A second program, which I got from a magazine article, is remarkable for the sophistication of its graphics.  Eighteen two-inch-tall "androids" play a game of Nim with you.  The androids all move independently and at random while they're waiting for your commands.  These moves include changing the positions of their arms, looking up, looking down, looking left, looking right, and even blinking their tiny eyes!  In response to your instructions, they'll either nod yes or shake their heads no.  Seeing eighteen of these little guys looking around and blinking with apparent curiosity is of equal entertainment value with watching fish in an aquarium.

Finally, I've also been using the computer to help me decipher a 16-year-old code.  During my final semester of high school, I had extra time in study halls and wanted to write down some diary-type comments.  But study halls aren't very private.  Someone could have come along and read over my shoulder.  Therefore, I decided to write in a simple code, which involved merely writing the letters in a peculiar sequence.  For example:

RHI

NHN

RTA

EED

PTH

ATO

BPY

LYE

FIY

LSX

TOR

JAO

THU

NAI

Of course, once you figure out the sequence you can read these things without the aid of a computer.  But that requires concentration.  So much of it, in fact, that I found myself writing things which I don't think I could have written had I been able to re-read the sentence easily afterwards.  The computer makes the translation a mechanical process:  just type in the code and read the decoded message right off the screen.  I had no idea when I wrote these codes that I would later decipher them with the aid of a computer; who would have thought that in 1965?
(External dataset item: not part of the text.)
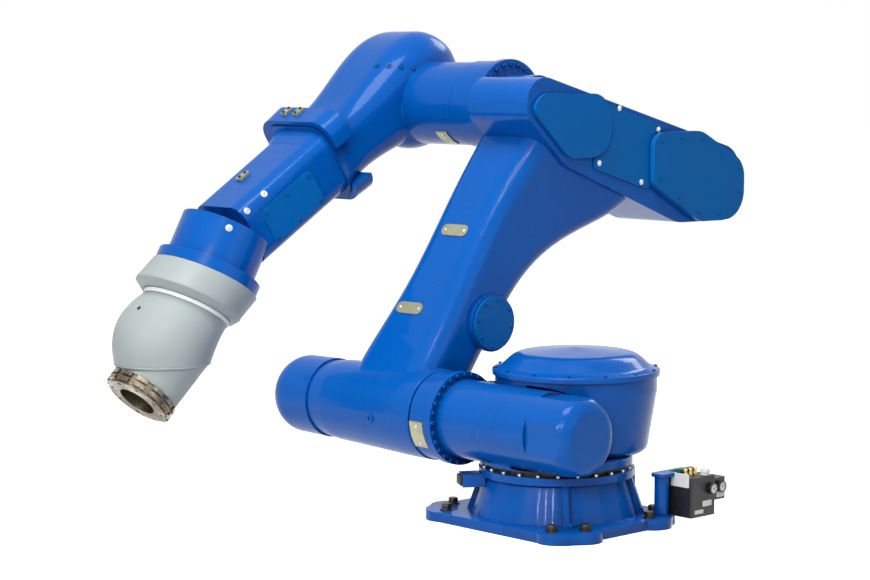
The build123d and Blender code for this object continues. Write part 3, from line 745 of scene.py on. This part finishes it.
# Screws in rings: those of the swing bearing, the shoulder flange and the elbow flange
ringScrews = {
    "baseRingScrews": {"node": "base_flange_bolts", "body": "base", "axis": (0, 0, 1), "count": 24,
                       "radius": 0.005, "height": 0.006, "finish": "zincWhite", "slot": "zinc"},
    "shoulderRingScrews": {"node": "shoulder_flange_bolts", "body": "swivel", "axis": (0, 1, 0), "count": 28,
                           "radius": 0.0055, "height": 0.008, "finish": "castingBlue", "slot": "blue_paint"},
    "elbowRingScrews": {"node": "elbow_flange_bolts", "body": "lower_arm", "axis": (0, 1, 0), "count": 24,
                        "radius": 0.006, "height": 0.008, "finish": "castingBlue", "slot": "blue_paint"},
}
# How far each screw is turned against the one before, in radians
screwTurn = {"ring": 1.7, "set": 1.3}


def makeRingScrews(name, ring):
    low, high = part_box(ring["node"])
    middle = (low + high) / 2
    axis = Vector(ring["axis"])
    base = middle - axis * abs((high - low).dot(axis)) / 2
    across = Vector((1, 0, 0))
    reach = abs((high - low).dot(across)) / 2 - ring["radius"]
    bm = bmesh.new()
    for index in range(ring["count"]):
        angle = math.tau * index / ring["count"]
        place = frameAt(base, axis, across) @ Matrix.Rotation(angle, 4, "Z")
        place = place @ Matrix.Translation((reach, 0, 0)) @ Matrix.Rotation(index * screwTurn["ring"], 4, "Z")
        addCapScrew(bm, place, ring["radius"], ring["height"])
    piece = makePiece(name, bm, ring["finish"], ring["body"])
    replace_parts(piece, ring["node"])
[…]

Anyway, these surprisingly uninhibited writings gave me some insight into what I was like in my late adolescence.  I am a different person now in many respects.  The thought processes evident in these codes have not operated that way in the last five years or more.  And I recall that when I was in high school, I winced when I recalled some of the childish things I had done in junior high.  As time goes on, our personalities do evolve.